Ein Bischof oder ein Priester, der seiner Gemeinde nicht dient, handele falsch, betonte Franziskus bei der Generalaudienz in Rom, ohne auf den „Fall Tebartz“ einzugehen. Wer seine Herde nicht mit Liebe führe, sei nicht hilfreich.
„Es ist gut, dass der Papst heute eine Entscheidung herbeigeführt hat, die für das Bistum Limburg eine Zeit der Unsicherheit beendet und einen Aufbruch und Neubeginn möglich macht“, sagte der Vorsitzende der Deutschen Bischofskonferenz, Kardinal Reinhard Marx. In den vergangenen Monaten sei deutlich geworden, dass es in der Kirche ein großes Bedürfnis nach Offenheit auch in finanziellen Fragen gebe. „Wir werden gemeinsam Anstrengungen unternehmen, um das Maß an Transparenz bei den Kirchenfinanzen und deren Kontrolle deutlich zu erhöhen“, versprach Marx.
Der Mainzer Kardinal Karl Lehmann zeigte sich ebenfalls erleichtert. „Diese Entscheidung erspart dem Bistum Limburg und auch Bischof Franz-Peter Tebartz-van Elst weitere Streitigkeiten“, sagte er. „Ich verbinde damit den Wunsch, dass sich für Bischof Franz-Peter Tebartz-van Elst eine gut überlegte künftige Aufgabe ergibt.“
Der Präsident des Zentralkomitees der Katholiken, Alois Glück, sprach von einer „Entscheidung mit großer Bedeutung für die Kirche in Deutschland.“ Es sei wichtig, dass aus den Erfahrungen auch die notwendigen Konsequenzen gezogen würden. Das gelte insbesondere für die Transparenz der kirchlichen Finanzen, für die Bedeutung einer qualifizierten Gremienarbeit und für einen kooperativen Führungsstil. Auch die reformkatholische Initiative „Wir sind Kirche“ sieht die Chance für einen Neuanfang in Limburg, der „gemeinsam mit allen Gläubigen des Bistums“ gestaltet werden müsse.
Den Skandal um den Limburger Bischofssitz hatte im August 2013 ein Protestbrief Frankfurter Katholiken an ihren Oberhirten eingeläutet. Einen Höhepunkt erreichte die Krise im Bistum im Oktober, als klar wurde, dass das Projekt auf dem Limburger Domberg mindestens 31 Millionen Euro kostet. Beim Baubeginn war von rund fünf Millionen Euro die Rede gewesen.

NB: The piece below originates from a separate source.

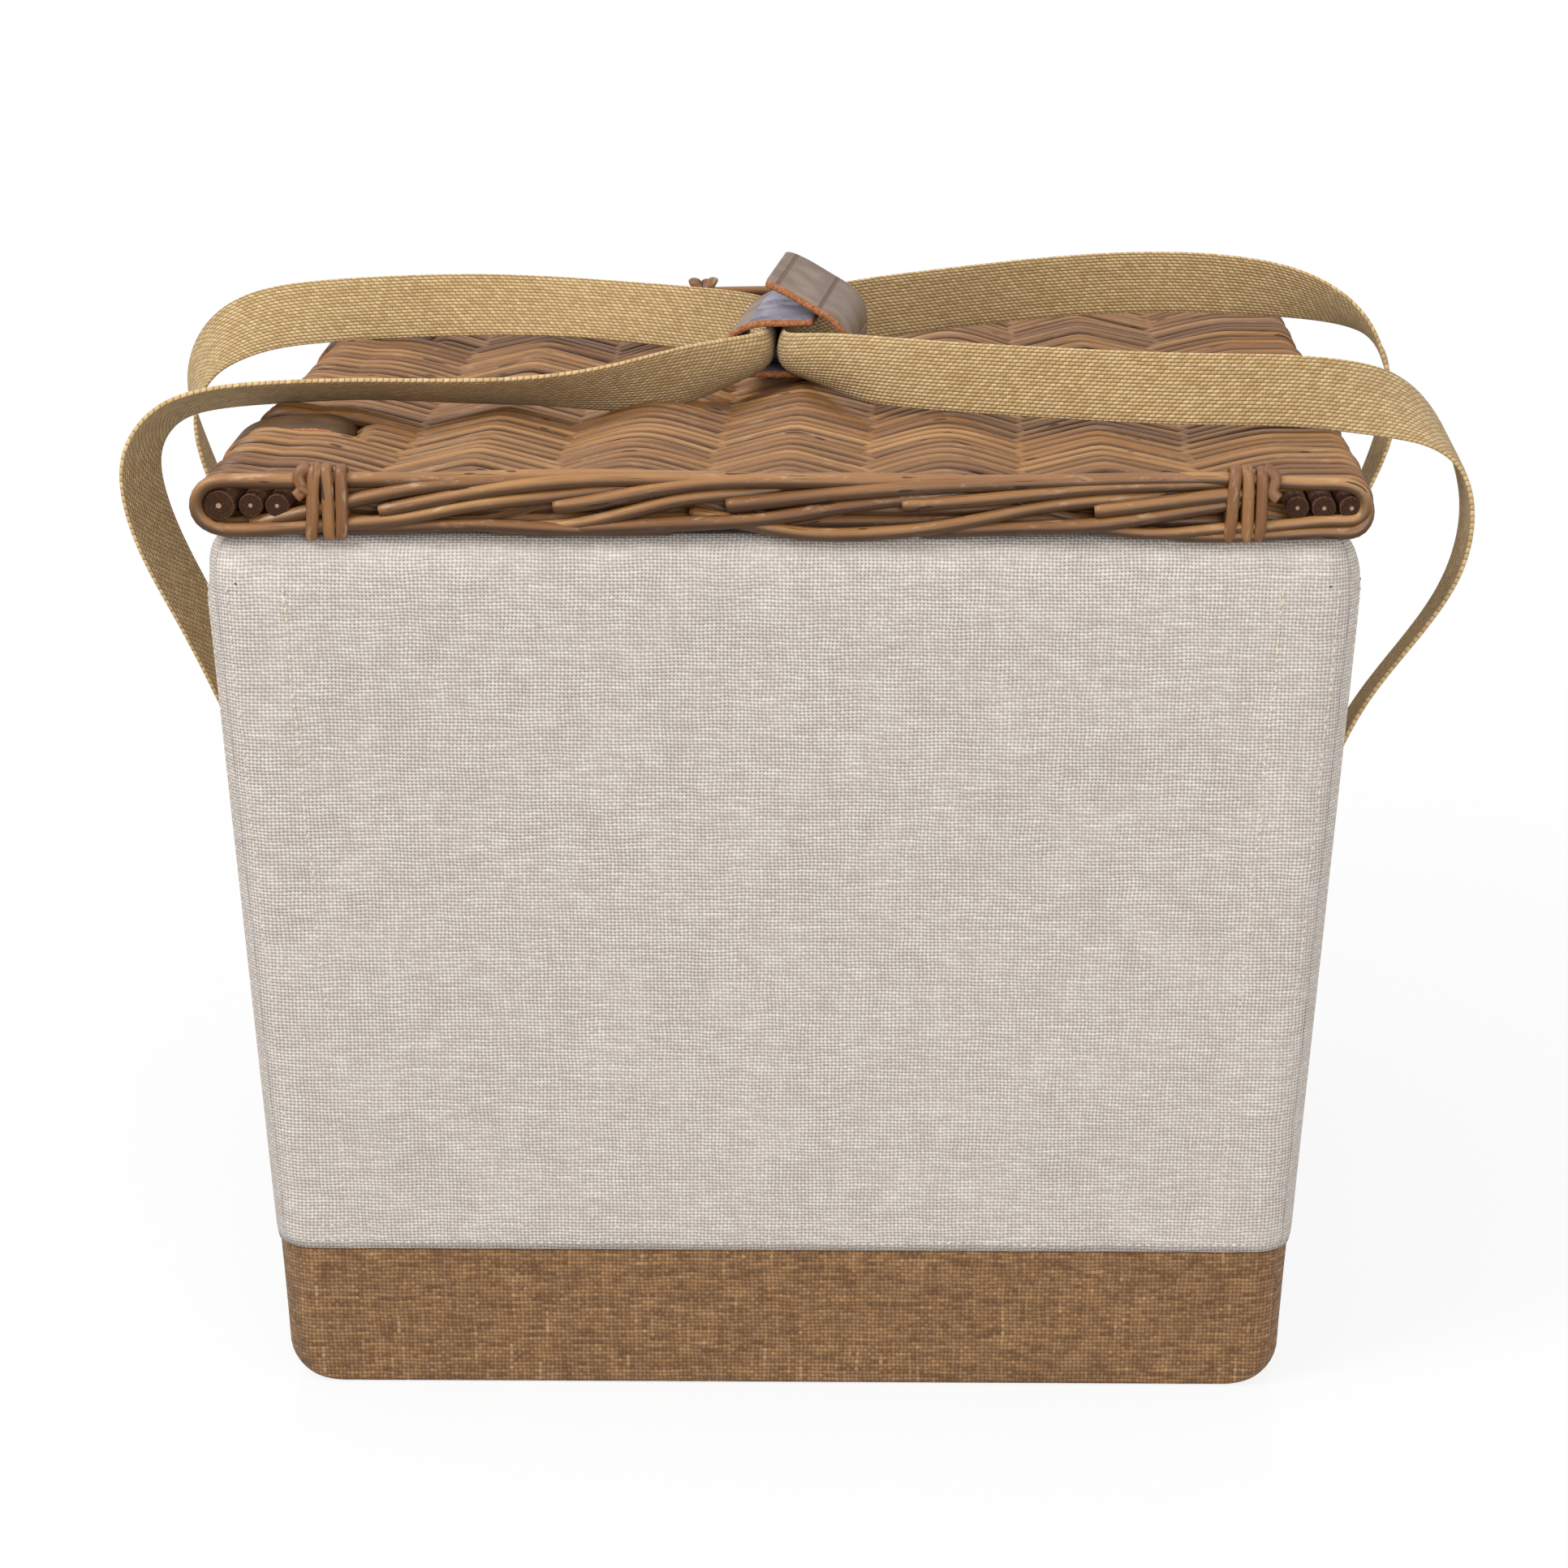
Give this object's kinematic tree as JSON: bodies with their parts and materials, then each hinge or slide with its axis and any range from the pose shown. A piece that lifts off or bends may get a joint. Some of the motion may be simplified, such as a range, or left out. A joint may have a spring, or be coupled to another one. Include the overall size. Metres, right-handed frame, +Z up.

Der neue Bistums-Leiter Grothe kündigte an, mit Offenheit an seine Aufgabe in Limburg zu gehen. „Jetzt gilt es im Geist der Offenheit, in Aufrichtigkeit und Barmherzigkeit einen gemeinsamen Weg für einen Neubeginn zu gehen“, erklärte der 74-Jährige. „Wir werden das Geschehene sorgfältig und umsichtig aufarbeiten.“
Zuletzt war in Deutschland 2010 der Augsburger Bischof Walter Mixa zurückgetreten. Frühere Heimkinder hatten ihm körperliche Misshandlung vorgeworfen, zudem soll er Stiftungsgelder zweckentfremdet haben.